2. The Tribunal has recorded a finding, which finding is not in dispute, that the entire salary of Rs. 26,45,59,780/- was paid to different people, who were foreigners and who earned those salaries by serving in India for a period of less than 90 days during the relevant assessment year. The fact remains that Section 192 of the Act deals with the obligation of the employer to deduct tax at source when salary is paid by the employer to its employees. If the payment, with which we are concerned, was salary, then it was obligatory on the part of the assessee to deduct tax on salary under Section 192 of the Act at the time of payment of salary. If the payment was not on account of salary, but on account of technical services, then the assessee was required to deduct tax at source in respect of such payment under Section 195 of the Act. The Tribunal, on facts, has come to a conclusion to the effect that the payment, with which we are concerned, was payment of salary and not payment on account of technical services. The facts, upon which the Tribunal has arrived at the said conclusion, are not being disputed in the appeal. If those facts are not disputed, then the one and the only conclusion would be that the payments, with which we are concerned, were payment of salary and not technical fees.

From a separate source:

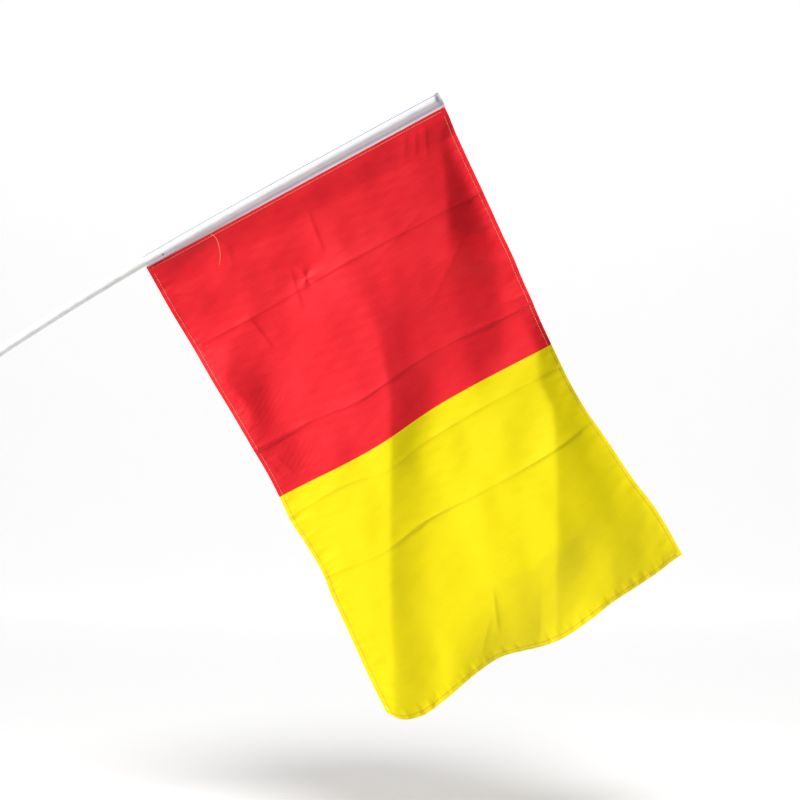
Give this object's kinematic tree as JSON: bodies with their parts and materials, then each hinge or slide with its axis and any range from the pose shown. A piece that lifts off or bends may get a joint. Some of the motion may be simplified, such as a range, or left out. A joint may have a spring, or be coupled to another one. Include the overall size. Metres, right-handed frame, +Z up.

3. As aforesaid, under Section 192 of the Act, it was obligatory on the part of the assessee to deduct tax, but, as stated in section 192 of the Act, on the estimated income of the employee. In the instant case, as stated above, the employees, being foreigners and they having earned those salaries while working in India during a period less than 90 days, those salaries, in view of Section 10(6)(viii) of the Act, are not income of the employees in India. Therefore, the assessee employer, in the instant case, could not deduct any tax on those salaries under section 192 of the Act, though they were obliged to do so.
4. The question is, whether, having had not deducted tax at source on payment of such salary by the assessee, Section 40(a)(iii) of the Act will stand in the way of the assessee in obtaining deduction for payment of such salary. Section 40(a)(i) of the Act will not apply to the case of the assessee, inasmuch as, the payment, in the instant case, was neither royalty or fees for technical services or other sum chargeable under the Income Tax Act. The Assessing Officer and the First Appellate Authority proceeded on the basis that the payment, in question, is fees for technical services and, accordingly, brought the sum in question within the purview of Section 40(a)(i) of the Act, and in view of what has been stated by us above, in doing so, they erred. Section 40(a)(iii) of the Act is as follows: —
"Notwithstanding anything to the contrary in sections 30 to 38, the following amounts shall not be deducted in computing the income chargeable under the head "Profits and gains of business or profession",—
(a) in the case of any assessee—
(iii) any payment which is chargeable under the head "Salaries", if it is payable —
(A) outside India; or
(B) to a non-resident,
and if the tax has not been paid thereon nor deducted therefrom under Chapter XVIIB;'
5. Section 40 of the Act is an exception to the Rules contained in Sections 30 to 38. While Sections 30 to 38 allows deductions for the purpose of computing income under the head "profits and gains of business or profession", Section 40 says that in the circumstances mentioned in the said Section, deductions will not be allowed. It makes it absolutely clear that if payments have been made purporting to be salaries, but no deduction has been made of tax therefrom, deduction will not be allowed. We think that the words "chargeable under the head salaries" are of significance. In the event, payment is so chargeable and tax thereon has not been paid, payment will not be deducted for computing income chargeable under the head "profits and gains of business or profession". The question, therefore, is, whether the payment, as was made in the instant case, is chargeable under the head "Salaries". As aforesaid, in view of Section 10 (6)(viii) of the Act, the payment is not an income for the person, who received the same and, accordingly, is not chargeable under the head "Salaries".
6. Therefore, no sooner the Tribunal came to the conclusion that the payment in question was made on account of salary and not on account of royalty or fees for technical services and having noted the fact that the salary, so paid, was not chargeable under the head salaries, it should have held that Section 40 of the Act does not apply to the case of the assessee.
7. It may be possible that obligations arising out of Section 192 of the Act and other Sections providing for Rules to enforce such obligations may be intended to have been brought in "other sum chargeable under this Act" mentioned in Section 40(a)(i) of the Act. However, Section 192 of the Act applies only when there is an income chargeable under the head "Salaries" and, as aforesaid, the payment made by the assessee, in the instant case, and the income derived thereby by those, who received the same, was though regarded as salary but never regarded as salary chargeable under this Act, as the same was out side the purview of the provisions of the Income Tax Act by reason of Section 10(6)(viii) of the Act. We, accordingly, refuse to interfere with the appeal.
8. The appeal fails and the same is dismissed.